A block of data
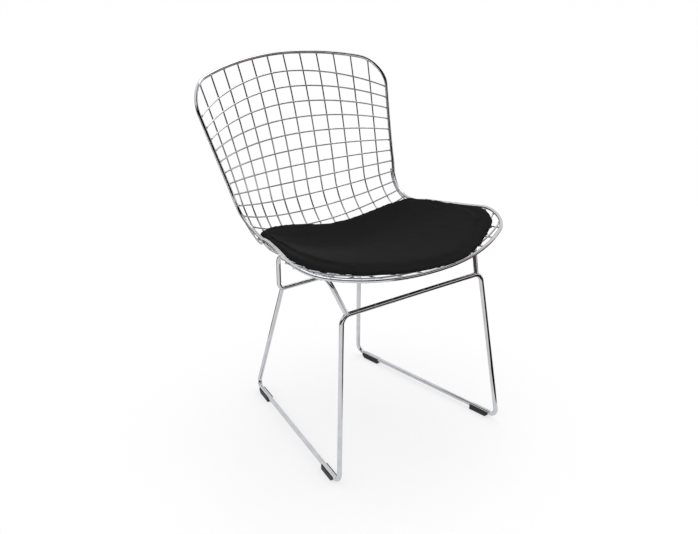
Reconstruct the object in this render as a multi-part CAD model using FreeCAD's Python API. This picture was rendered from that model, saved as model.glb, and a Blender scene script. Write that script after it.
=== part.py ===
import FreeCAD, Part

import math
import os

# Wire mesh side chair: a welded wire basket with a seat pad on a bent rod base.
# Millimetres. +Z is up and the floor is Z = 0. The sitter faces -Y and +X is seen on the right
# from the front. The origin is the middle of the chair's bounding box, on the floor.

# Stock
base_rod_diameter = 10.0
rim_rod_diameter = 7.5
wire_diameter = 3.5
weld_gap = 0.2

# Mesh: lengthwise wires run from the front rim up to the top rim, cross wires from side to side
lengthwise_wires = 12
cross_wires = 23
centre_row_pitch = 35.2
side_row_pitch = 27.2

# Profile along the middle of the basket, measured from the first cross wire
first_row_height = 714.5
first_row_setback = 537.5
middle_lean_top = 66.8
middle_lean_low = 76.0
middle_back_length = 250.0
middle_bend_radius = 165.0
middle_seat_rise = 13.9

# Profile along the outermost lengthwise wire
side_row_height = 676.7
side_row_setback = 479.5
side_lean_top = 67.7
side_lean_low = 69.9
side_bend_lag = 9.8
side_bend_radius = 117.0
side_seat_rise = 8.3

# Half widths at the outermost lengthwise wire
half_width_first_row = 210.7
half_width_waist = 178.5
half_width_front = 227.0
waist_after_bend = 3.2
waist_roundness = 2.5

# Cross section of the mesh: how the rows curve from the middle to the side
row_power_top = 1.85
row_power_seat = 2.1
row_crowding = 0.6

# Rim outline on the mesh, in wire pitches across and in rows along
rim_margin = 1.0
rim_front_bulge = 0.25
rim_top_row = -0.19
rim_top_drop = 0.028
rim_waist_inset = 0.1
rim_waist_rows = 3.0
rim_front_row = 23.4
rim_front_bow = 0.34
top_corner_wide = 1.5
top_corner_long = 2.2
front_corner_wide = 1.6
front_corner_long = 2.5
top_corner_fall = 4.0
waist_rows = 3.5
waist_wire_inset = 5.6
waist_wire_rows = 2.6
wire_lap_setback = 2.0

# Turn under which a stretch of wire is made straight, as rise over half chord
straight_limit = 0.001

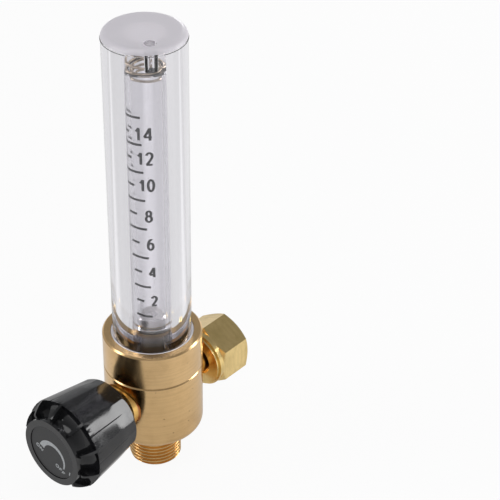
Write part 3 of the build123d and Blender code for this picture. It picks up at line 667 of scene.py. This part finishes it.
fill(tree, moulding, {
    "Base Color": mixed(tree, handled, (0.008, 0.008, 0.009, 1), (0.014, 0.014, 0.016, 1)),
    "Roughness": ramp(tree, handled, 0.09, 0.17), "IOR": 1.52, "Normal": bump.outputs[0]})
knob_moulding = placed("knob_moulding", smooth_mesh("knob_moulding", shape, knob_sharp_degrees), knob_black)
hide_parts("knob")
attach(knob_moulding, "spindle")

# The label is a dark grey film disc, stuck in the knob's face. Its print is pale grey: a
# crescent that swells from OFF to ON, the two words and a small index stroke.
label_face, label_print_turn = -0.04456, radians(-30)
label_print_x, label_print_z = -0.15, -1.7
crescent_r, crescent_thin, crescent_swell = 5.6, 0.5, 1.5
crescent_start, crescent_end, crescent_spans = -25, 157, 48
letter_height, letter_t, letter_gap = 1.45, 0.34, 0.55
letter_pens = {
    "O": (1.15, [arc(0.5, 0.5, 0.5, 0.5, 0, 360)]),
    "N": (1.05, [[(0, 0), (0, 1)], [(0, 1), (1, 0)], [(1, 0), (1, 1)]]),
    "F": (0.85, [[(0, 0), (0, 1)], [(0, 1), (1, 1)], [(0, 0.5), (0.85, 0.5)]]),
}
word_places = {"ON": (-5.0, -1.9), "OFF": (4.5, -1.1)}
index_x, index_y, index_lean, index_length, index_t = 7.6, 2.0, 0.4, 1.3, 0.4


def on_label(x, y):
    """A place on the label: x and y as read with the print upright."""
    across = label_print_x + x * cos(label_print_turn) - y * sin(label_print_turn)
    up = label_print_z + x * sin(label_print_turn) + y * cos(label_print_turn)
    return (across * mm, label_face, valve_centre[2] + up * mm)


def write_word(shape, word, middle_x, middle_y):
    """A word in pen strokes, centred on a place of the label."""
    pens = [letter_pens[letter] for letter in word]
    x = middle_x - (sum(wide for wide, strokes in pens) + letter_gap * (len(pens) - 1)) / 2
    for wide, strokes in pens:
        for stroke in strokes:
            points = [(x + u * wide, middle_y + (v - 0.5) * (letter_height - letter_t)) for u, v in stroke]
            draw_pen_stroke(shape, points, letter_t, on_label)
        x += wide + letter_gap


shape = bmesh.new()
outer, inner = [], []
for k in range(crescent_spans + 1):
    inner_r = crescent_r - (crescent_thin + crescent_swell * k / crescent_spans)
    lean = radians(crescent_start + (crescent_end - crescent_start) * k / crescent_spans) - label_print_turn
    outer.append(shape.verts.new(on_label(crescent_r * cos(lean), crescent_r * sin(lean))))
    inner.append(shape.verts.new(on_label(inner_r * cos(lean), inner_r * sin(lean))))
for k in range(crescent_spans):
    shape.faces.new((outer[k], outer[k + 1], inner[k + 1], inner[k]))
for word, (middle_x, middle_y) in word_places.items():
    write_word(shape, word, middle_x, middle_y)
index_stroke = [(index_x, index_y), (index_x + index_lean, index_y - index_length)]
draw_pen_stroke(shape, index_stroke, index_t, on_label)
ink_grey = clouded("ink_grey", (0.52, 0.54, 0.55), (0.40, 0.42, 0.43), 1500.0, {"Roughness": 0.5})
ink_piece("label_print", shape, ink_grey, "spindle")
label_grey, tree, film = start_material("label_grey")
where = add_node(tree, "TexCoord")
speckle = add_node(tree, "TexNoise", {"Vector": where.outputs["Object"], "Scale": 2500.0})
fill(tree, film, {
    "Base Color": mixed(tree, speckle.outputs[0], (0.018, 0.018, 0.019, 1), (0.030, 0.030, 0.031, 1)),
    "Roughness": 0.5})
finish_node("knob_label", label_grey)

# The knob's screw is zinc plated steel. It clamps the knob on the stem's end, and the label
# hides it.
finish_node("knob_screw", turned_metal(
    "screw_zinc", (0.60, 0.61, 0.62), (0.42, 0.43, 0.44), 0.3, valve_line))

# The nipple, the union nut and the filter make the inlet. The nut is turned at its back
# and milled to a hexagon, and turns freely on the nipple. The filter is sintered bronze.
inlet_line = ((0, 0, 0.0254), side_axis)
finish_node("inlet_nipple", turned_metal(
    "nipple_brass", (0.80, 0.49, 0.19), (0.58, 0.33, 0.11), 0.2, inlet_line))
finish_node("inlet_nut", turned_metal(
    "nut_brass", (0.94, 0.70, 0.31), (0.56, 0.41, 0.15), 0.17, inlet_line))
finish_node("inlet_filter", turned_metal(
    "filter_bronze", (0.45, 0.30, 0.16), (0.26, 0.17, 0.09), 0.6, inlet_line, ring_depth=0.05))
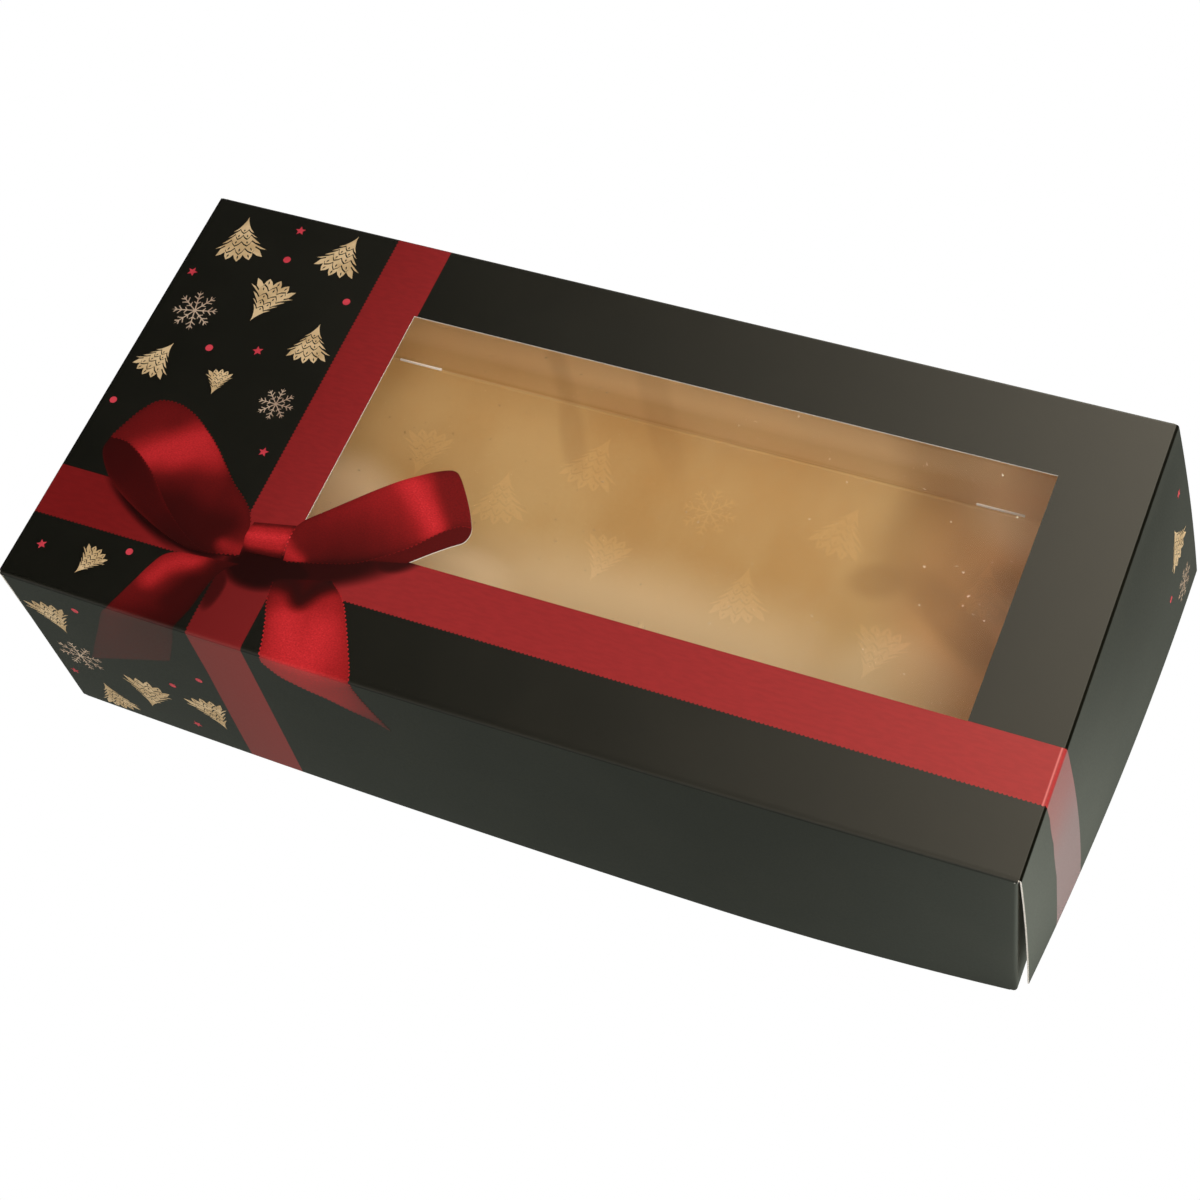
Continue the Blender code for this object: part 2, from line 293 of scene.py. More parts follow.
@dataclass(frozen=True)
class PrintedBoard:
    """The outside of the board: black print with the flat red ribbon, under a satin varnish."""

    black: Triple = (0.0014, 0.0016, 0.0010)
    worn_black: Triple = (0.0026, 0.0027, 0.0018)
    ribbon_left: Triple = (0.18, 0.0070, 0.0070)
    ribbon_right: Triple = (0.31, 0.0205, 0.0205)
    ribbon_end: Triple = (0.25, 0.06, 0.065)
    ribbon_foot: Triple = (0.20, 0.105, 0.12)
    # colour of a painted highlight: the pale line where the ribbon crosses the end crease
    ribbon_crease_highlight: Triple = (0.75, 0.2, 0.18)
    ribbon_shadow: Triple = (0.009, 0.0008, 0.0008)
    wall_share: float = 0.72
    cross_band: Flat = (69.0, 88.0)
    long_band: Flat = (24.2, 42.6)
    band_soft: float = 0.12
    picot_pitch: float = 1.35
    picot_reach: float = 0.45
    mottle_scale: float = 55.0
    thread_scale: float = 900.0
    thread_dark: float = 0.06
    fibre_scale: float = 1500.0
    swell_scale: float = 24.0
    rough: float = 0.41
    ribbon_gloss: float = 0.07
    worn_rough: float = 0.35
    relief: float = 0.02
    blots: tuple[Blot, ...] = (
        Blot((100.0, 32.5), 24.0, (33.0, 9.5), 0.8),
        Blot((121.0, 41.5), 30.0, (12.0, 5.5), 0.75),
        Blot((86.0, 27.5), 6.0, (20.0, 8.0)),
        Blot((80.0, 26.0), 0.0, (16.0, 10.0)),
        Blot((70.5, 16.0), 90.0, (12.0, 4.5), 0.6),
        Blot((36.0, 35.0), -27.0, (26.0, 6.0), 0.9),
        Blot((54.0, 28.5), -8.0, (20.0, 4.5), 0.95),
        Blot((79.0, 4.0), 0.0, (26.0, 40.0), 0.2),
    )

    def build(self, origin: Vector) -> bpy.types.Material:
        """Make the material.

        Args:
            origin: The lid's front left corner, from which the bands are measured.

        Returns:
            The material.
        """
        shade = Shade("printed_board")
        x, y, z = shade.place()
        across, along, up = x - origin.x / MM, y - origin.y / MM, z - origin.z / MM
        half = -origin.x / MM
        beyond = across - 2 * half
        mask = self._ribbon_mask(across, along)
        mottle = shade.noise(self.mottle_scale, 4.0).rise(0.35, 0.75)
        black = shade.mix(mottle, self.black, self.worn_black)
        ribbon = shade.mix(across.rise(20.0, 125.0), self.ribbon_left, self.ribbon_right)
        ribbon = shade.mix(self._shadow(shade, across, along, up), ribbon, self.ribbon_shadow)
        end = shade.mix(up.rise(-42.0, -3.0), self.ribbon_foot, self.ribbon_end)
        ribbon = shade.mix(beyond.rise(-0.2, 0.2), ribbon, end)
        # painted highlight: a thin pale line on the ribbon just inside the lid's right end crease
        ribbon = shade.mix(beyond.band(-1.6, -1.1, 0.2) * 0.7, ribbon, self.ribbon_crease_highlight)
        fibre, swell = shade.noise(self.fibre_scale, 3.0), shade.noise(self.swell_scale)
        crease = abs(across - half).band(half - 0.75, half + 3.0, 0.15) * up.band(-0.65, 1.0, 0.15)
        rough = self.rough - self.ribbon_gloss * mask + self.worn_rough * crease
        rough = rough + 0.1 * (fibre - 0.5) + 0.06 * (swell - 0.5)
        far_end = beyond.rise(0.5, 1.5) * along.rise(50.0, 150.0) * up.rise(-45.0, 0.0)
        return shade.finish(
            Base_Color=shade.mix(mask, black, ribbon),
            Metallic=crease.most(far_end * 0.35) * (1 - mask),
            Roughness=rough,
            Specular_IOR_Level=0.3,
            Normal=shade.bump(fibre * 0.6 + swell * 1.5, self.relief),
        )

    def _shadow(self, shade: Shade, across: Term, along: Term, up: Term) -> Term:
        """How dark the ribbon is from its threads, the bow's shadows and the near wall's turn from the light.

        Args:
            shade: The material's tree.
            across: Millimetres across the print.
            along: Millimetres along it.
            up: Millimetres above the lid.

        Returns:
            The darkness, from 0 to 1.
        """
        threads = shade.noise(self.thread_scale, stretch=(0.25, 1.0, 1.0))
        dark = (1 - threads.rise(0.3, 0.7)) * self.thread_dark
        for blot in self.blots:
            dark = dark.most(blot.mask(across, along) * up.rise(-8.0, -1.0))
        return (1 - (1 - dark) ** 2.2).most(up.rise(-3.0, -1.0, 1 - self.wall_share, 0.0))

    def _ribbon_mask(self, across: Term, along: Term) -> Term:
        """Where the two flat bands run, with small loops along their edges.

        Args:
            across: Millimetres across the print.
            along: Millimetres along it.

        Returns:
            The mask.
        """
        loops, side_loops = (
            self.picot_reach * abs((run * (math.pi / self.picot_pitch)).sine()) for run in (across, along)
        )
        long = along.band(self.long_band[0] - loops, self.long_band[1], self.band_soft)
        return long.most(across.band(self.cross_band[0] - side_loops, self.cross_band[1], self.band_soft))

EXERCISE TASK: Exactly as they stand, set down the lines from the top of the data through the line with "side_seat_rise = 8.3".

SOLVED EXERCISE:
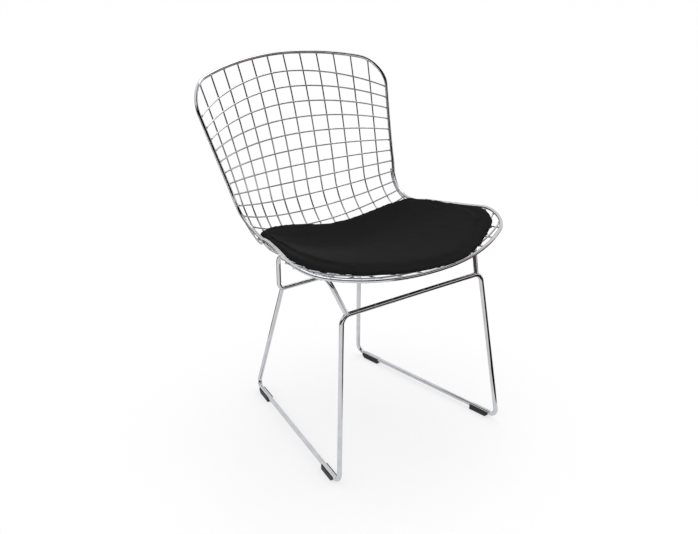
Reconstruct the object in this render as a multi-part CAD model using FreeCAD's Python API. This picture was rendered from that model, saved as model.glb, and a Blender scene script. Write that script after it.
=== part.py ===
import FreeCAD, Part

import math
import os

# Wire mesh side chair: a welded wire basket with a seat pad on a bent rod base.
# Millimetres. +Z is up and the floor is Z = 0. The sitter faces -Y and +X is seen on the right
# from the front. The origin is the middle of the chair's bounding box, on the floor.

# Stock
base_rod_diameter = 10.0
rim_rod_diameter = 7.5
wire_diameter = 3.5
weld_gap = 0.2

# Mesh: lengthwise wires run from the front rim up to the top rim, cross wires from side to side
lengthwise_wires = 12
cross_wires = 23
centre_row_pitch = 35.2
side_row_pitch = 27.2

# Profile along the middle of the basket, measured from the first cross wire
first_row_height = 714.5
first_row_setback = 537.5
middle_lean_top = 66.8
middle_lean_low = 76.0
middle_back_length = 250.0
middle_bend_radius = 165.0
middle_seat_rise = 13.9

# Profile along the outermost lengthwise wire
side_row_height = 676.7
side_row_setback = 479.5
side_lean_top = 67.7
side_lean_low = 69.9
side_bend_lag = 9.8
side_bend_radius = 117.0
side_seat_rise = 8.3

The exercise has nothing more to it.